The Gothic Earth Gazetteer
- Genre: Role-playing games
- Publisher: TSR
- Publication date: 1995

= The Gothic Earth Gazetteer =

1995 role-playing game accessory

The Gothic Earth Gazetteer is an accessory for the 2nd edition of the Advanced Dungeons & Dragons fantasy role-playing game, published in 1995.

==Contents==
The Gothic Earth Gazetteer is a supplement for Masque of the Red Death players which presents background and ideas for adventures, as well as a timeline of the setting from 1890-1899, and details on important events, people, and qabals. Following the timeline the book details the events such as the Spanish–American War, the Dreyfus Affair and the Wounded Knee Massacre, along with supernatural events that accompanied the historical depictions.

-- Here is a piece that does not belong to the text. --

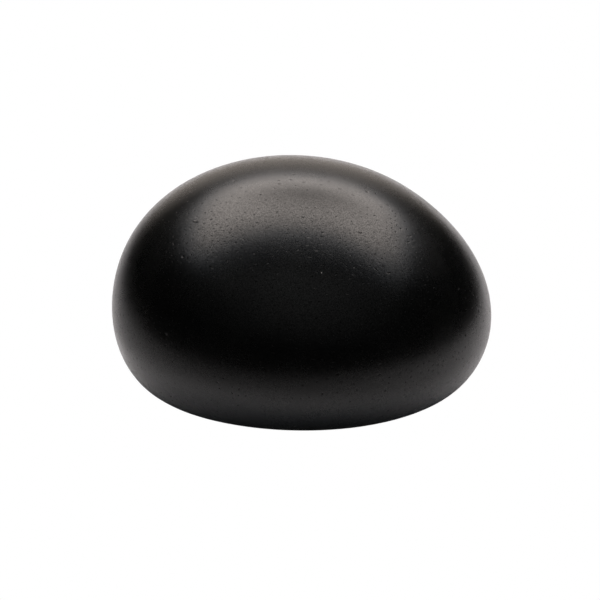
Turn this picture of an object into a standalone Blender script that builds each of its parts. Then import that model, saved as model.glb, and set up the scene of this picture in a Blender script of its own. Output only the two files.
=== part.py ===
# A tumbled black onyx: one smooth egg-shaped stone that rests on its own worn base.
# Metres, +Z up. The origin is on the ground under the middle of the stone.

import math

import bmesh
import bpy
from mathutils import Matrix, Vector

MM = 0.001

# The finished stone's box
LENGTH = 30.0 * MM
DEPTH = 25.4 * MM
HEIGHT = 18.0 * MM

# The whole pebble before its underside wore down: three half axes of an egg
EGG_HALF_LENGTH = 14.83 * MM
EGG_HALF_DEPTH = 12.58 * MM
EGG_HALF_HEIGHT = 10.73 * MM

# How the egg departs from a plain ellipsoid
CROWN_TAPER = 0.126  # the crown is slimmer and the lower body stouter by this share
SHOULDER_FILL = 0.10  # both shoulders stand out by this share
END_SWELL = 0.03  # the +X end is broader front to back than the other
CROWN_LEAN = 1.58 * MM  # the crown leans this far towards -X
TILT = math.radians(-1.96)  # about Y: the widest level climbs towards +X

# The worn underside
BASE_LEVEL = -7.23 * MM  # below the egg's middle
RIM_SOFTNESS = 0.4 * MM  # how gently the side turns under
BASE_CROWN = 0.03  # share of the egg's own roundness left under the rim
FLAT_DEPTH = 0.03 * MM  # ground off level where the stone rests

# Shallow flats that tumbling left: direction round from +X, direction up, depth, reach
WORN_FLATS = (
    (62.0, 8.0, 0.30 * MM, 30.0),
    (128.0, 26.0, 0.26 * MM, 26.0),
    (172.0, -8.0, 0.14 * MM, 24.0),
    (20.0, 30.0, 0.12 * MM, 22.0),
)

GRID = 20  # faces along each edge of the cube that becomes the egg

ONYX_BLACK = (0.004, 0.004, 0.0042, 1.0)
SATIN_POLISH = 0.26


def clear_scene():
    for old in list(bpy.data.objects):
        bpy.data.objects.remove(old, do_unlink=True)


def unit_ball():
    """A ball of radius 1 made of even squares, so that it has no poles."""
    ball = bmesh.new()
    bmesh.ops.create_cube(ball, size=2.0)
    bmesh.ops.subdivide_edges(ball, edges=ball.edges[:], cuts=GRID - 1, use_grid_fill=True)
    for vert in ball.verts:
        even = [math.tan(side * math.pi / 4) for side in vert.co]
        vert.co = Vector(even).normalized()
    return ball


def heading(round_deg, up_deg):
    around = math.radians(round_deg)
    up = math.radians(up_deg)
    return Vector(
        (math.cos(up) * math.cos(around), math.cos(up) * math.sin(around), math.sin(up))
    )


def flats_pressed(direction):
    """How far the worn flats press the skin in, at this direction from the middle."""
    pressed = 0.0
    for round_deg, up_deg, depth, reach_deg in WORN_FLATS:
        away = direction.angle(heading(round_deg, up_deg))
        pressed += depth * math.exp(-((away / math.radians(reach_deg)) ** 2))
    return pressed


def egg_skin(direction):
    """The point of the whole egg that lies this way, for a direction of length 1."""
    girth = 1 - CROWN_TAPER * direction.z + SHOULDER_FILL * direction.z**2
    climb = (direction.z + 1) / 2
    point = Vector(
        (
            EGG_HALF_LENGTH * girth * direction.x - CROWN_LEAN * climb**2,
            EGG_HALF_DEPTH * girth * direction.y * (1 + END_SWELL * direction.x),
            EGG_HALF_HEIGHT * direction.z,
        )
    )
    point -= direction * flats_pressed(direction)
    return Matrix.Rotation(TILT, 3, "Y") @ point


def worn_under(point):
    """Turns the skin under at the base level, in a soft rim and a nearly flat bottom."""
    above = point.z - BASE_LEVEL
    kept = RIM_SOFTNESS * math.log1p(math.exp(above / RIM_SOFTNESS))
    point.z = BASE_LEVEL + kept + BASE_CROWN * (above - kept)
    return point


def shape_stone(stone):
    for vert in stone.verts:
        vert.co = worn_under(egg_skin(vert.co))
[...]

The biographical section likewise describes notable historical people with fictional enhancements such as artist Paul Cézanne, and includes some fictional characters such as Sherlock Holmes. The supplement ends with accounts of some of the important qabals. The accessory is bound with a color poster consisting of a calendar for the era.

==Publication history==
The Gothic Earth Gazetteer was designed by William W. Connors, and published by TSR in 1995. The cover artist was Robh Ruppel, with interior art courtesy of and used with permission of Dover Publications, Inc.

==Reception==
Cliff Ramshaw reviewed The Gothic Earth Gazetteer for Arcane magazine, rating it a 5 out of 10 overall. Ramshaw called the accessory "something very much like a history book, but with make-believe bits thrown in for good measure". He commented that the timeline "makes for interesting reading and is, dare I say it, educational, despite its peculiar emphasis on American baseball achievements". He felt that the Spanish–American War description would give referees plenty of ideas for espionage adventures, despite no overt hints given. He considered the accounts of the significant qabals "lacklustre". Ramshaw concluded by saying: "The Gazetteer is nicely presented and quite intriguing, but you're likely to unearth much more in the way of atmosphere and ideas by reading a few history books and period novels."